Wohlergehen

22. Juni 2020

Die medizingeschichtliche Forschung hat eindrücklich vorgeführt, wie eng das Bemühen um die Verbesserung der Gesundheitsversorgung mit der Ausbildung von Mechanismen zur Kontrolle der Bevölkerung verknüpft ist. Stand früher die Vorbeugung und Bekämpfung von Krankheiten im Zentrum der medizinpolitischen Aufmerksamkeit, so rücken heute sehr viel umfassendere Fragen nach dem Wohlergehen in den Vordergrund. Die Eingriffe im Namen der Verbesserung körperlichen Wohlbefindens haben sich um viele neue Bereiche erweitert und beinhalten die Förderung von gesunder Ernährung, Fitness, gutem Schlafmanagement und psychosozialem Ausgleich. Es gibt sogar das Bestreben nach einer Steigerung gesamtgesellschaftlichen Glücks. Die Tendenz zur ganzheitlichen Vorsorge hat das Spektrum gesundheitspolitischer Maßnahmen erweitert, neue Berufsgruppen in Gesundheitssysteme integriert und zu einer kritischen Neubewertung der Biomedizin geführt. Letztere hat noch nie zuvor in der Menschheitsgeschichte Vorstellungen von guter medizinischer Versorgung so umfassend dominiert, und zugleich ist das, was mit „Medizin“ gemeint ist, viel breiter geworden.

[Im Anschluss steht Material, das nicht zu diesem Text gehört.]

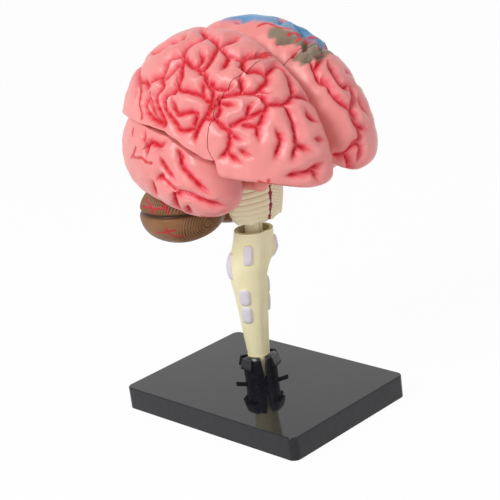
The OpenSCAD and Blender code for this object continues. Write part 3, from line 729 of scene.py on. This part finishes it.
def add_noise(nodes, links, scale, detail):
    place = nodes.new("ShaderNodeTexCoord")
    noise = nodes.new("ShaderNodeTexNoise")
    noise.inputs["Scale"].default_value = scale
    noise.inputs["Detail"].default_value = detail
    links.new(place.outputs["Object"], noise.inputs["Vector"])
    return noise.outputs["Fac"]

def uneven(nodes, links, noise, dark, light, low=0.3, high=0.7):
    """A colour that wanders from dark to light with the noise."""
    tone = nodes.new("ShaderNodeValToRGB")
    for element, at, colour in zip(tone.color_ramp.elements, (low, high), (dark, light)):
        element.position = at
        element.color = (*colour, 1)
    links.new(noise, tone.inputs[0])
    return tone.outputs[0]

def soft_step(nodes, links, value, low, high):
    soft = nodes.new("ShaderNodeMapRange")
    soft.interpolation_type = "SMOOTHSTEP"
    soft.inputs["From Min"].default_value = low
    soft.inputs["From Max"].default_value = high
    links.new(value, soft.inputs["Value"])
    return soft.outputs[0]

def over(nodes, links, factor, below, paint):
    """Lay paint over a colour where the factor is one."""
    mix = nodes.new("ShaderNodeMix")
    mix.data_type = "RGBA"
    links.new(factor, mix.inputs[0])
    links.new(below, mix.inputs[6])
    mix.inputs[7].default_value = (*paint, 1)
    return mix.outputs[2]

def add_bump(nodes, links, shader, height, strength, distance):
    bump = nodes.new("ShaderNodeBump")
    bump.inputs["Strength"].default_value = strength
    bump.inputs["Distance"].default_value = distance
    links.new(height, bump.inputs["Height"])
    links.new(bump.outputs[0], shader.inputs["Normal"])

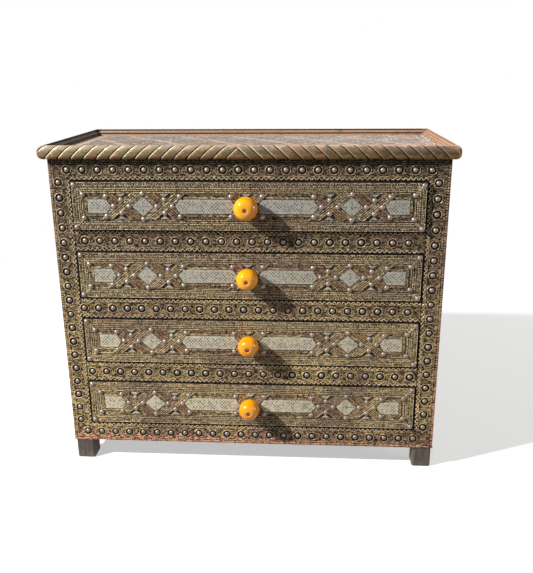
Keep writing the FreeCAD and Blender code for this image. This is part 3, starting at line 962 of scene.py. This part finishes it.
def bone_plate(bm, outline):
    """A bone plate with softened edges, which keeps its distance from its middle for its pattern.

    The ring that the softening adds keeps none, so the lines crowd to a dark edge there.
    """
    known = set(bm.verts)
    face = plate(bm, outline, BONE_HEIGHT - BONE_SOFTENING)
    part = set(bm.verts) - known
    nest(bm, face, [(BONE_SOFTENING, BONE_SOFTENING, 1.0)])
    low, high = corners_of(outline)
    middle = (low + high) / 2
    narrowest, widest = DIAMOND_WIDTHS
    mark(bm, part, lambda place: place.x - middle.x, "run")
    mark(bm, part, lambda place: place.y - middle.y, "rise")
    if len(outline) == 4 and narrowest < high.x - low.x < widest:
        mark(bm, part, 1.0, "fan")


def drawer_sheet(low, high, outlines):
    """A drawer's front sheet: pressed borders, a line in each corner and rims round the bone."""
    bm = relief_mesh()
    corners = rectangle(low.x, high.x, low.z, high.z)
    nest(bm, plate(bm, corners, FOLD_DEPTH, -FRONT_SINK), FRONT_BORDER)
    edge_rows(bm, corners, FRONT_ROWS)
    for x, y in corners:
        inward = Vector((-1 if x > 0 else 1, -1 if y == high.z else 1))
        line(bm, *[Vector((x, y)) + inward * along for along in CORNER_LINE], 1.4, 0.6)
    for outline in outlines:
        first, last = corners_of(outline)
        if last.x - first.x > SMALL_BONE:
            nest(bm, plate(bm, widened(outline, BONE_RIM_REACH), SHEET, 0.3), BONE_RIM)
        else:
            plate(bm, widened(outline, BONE_SEAT_REACH), SHEET, 0.1)
    return bm


def drawer_face(name):
    low, high = box_of(name + "_front_sheet")
    plane = -low.y
    outlines = [convex_outline(points) for points in solids_of(name + "_bone_inlays")]
    outlines.sort(key=lambda outline: [round(value, 1) for value in min(outline, key=tuple)])
    put(drawer_sheet(low, high, outlines), name + "_front_sheet", FRONT, plane)

    field_half = (high.z - low.z) / 2 - FIELD_INSET
    put(crossing_bands((low.z + high.z) / 2, field_half, high.x), name + "_bands", FRONT, plane)

    bones = relief_mesh()
    for layer in ("run", "rise", "fan"):
        bones.verts.layers.float.new(layer)
    for outline in outlines:
        bone_plate(bones, outline)
    put(bones, name + "_bone_inlays", FRONT, plane + BONE_HEIGHT - BONE_SOFTENING)

    heads = relief_mesh()
    stud_heads(heads, NAIL, [(place.x, place.z) for place in middles_of(name + "_nails")], 0.6)
    put(heads, name + "_nails", FRONT, plane, sharp=50)


def knob(name):
    """A resin bead, turned about Z and pointing out of the sheet, with a rounded hole."""
    low, high = box_of(name + "_knob")
    length = high.y - low.y
    radius = (high.x - low.x) / 2
    shank, hole, mouth, seat = 2.3, 3.35, 4.2, 7.0
    profile = [(shank, length - 5, 0.0), (hole, length - 5, 0.0), (hole + 0.05, length - 0.9, 0.1),
               (hole + 0.25, length - 0.25, 0.4), (mouth, length, 0.9)]
    steps = 26
    for i in range(1, steps):
        angle = math.pi * (0.5 - i / steps)
        share = abs(math.cos(angle)) ** 0.94
        flat = mouth + (seat - mouth) * i / steps
        profile.append((flat + (radius - flat) * share, length / 2 + length / 2 * math.sin(angle), 1.0))
    profile += [(seat, 0, 1.0), (shank, 0, 1.0)]
    bm = bmesh.new()
    bm.from_mesh(spun(profile, 48))
    bmesh.ops.recalc_face_normals(bm, faces=bm.faces)
    place = Matrix.Translation((0, 0, (low.z + high.z) / 2)) @ FRONT
    put(bm, name + "_knob", place, -high.y, sharp=60)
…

Biomedizin ist in Richtung auf Psychologie und Neurowissenschaften durchlässig geworden, und die Diagnostik stützt sich immer mehr auf Computeranalysen. Zugleich ist Medizinpolitik aufs engste mit wirtschaftlichen Fragen verbunden und folgt dem Streben nach ökonomischer Effizienz und der Optimierung von Verwaltungsvorgängen. Die Arbeitsgruppe „Wohlergehen“ erforscht Fragen von Heilung und Gesundheit in Asien und Afrika. Projekte untersuchen die Rolle von Gentests für Familienplanung und Erziehung, den Einsatz von digitaler Technologie für Gesundheits-Monitoring und die globale Ausbreitung von Psycho-Techniken für den mentalen Ausgleich.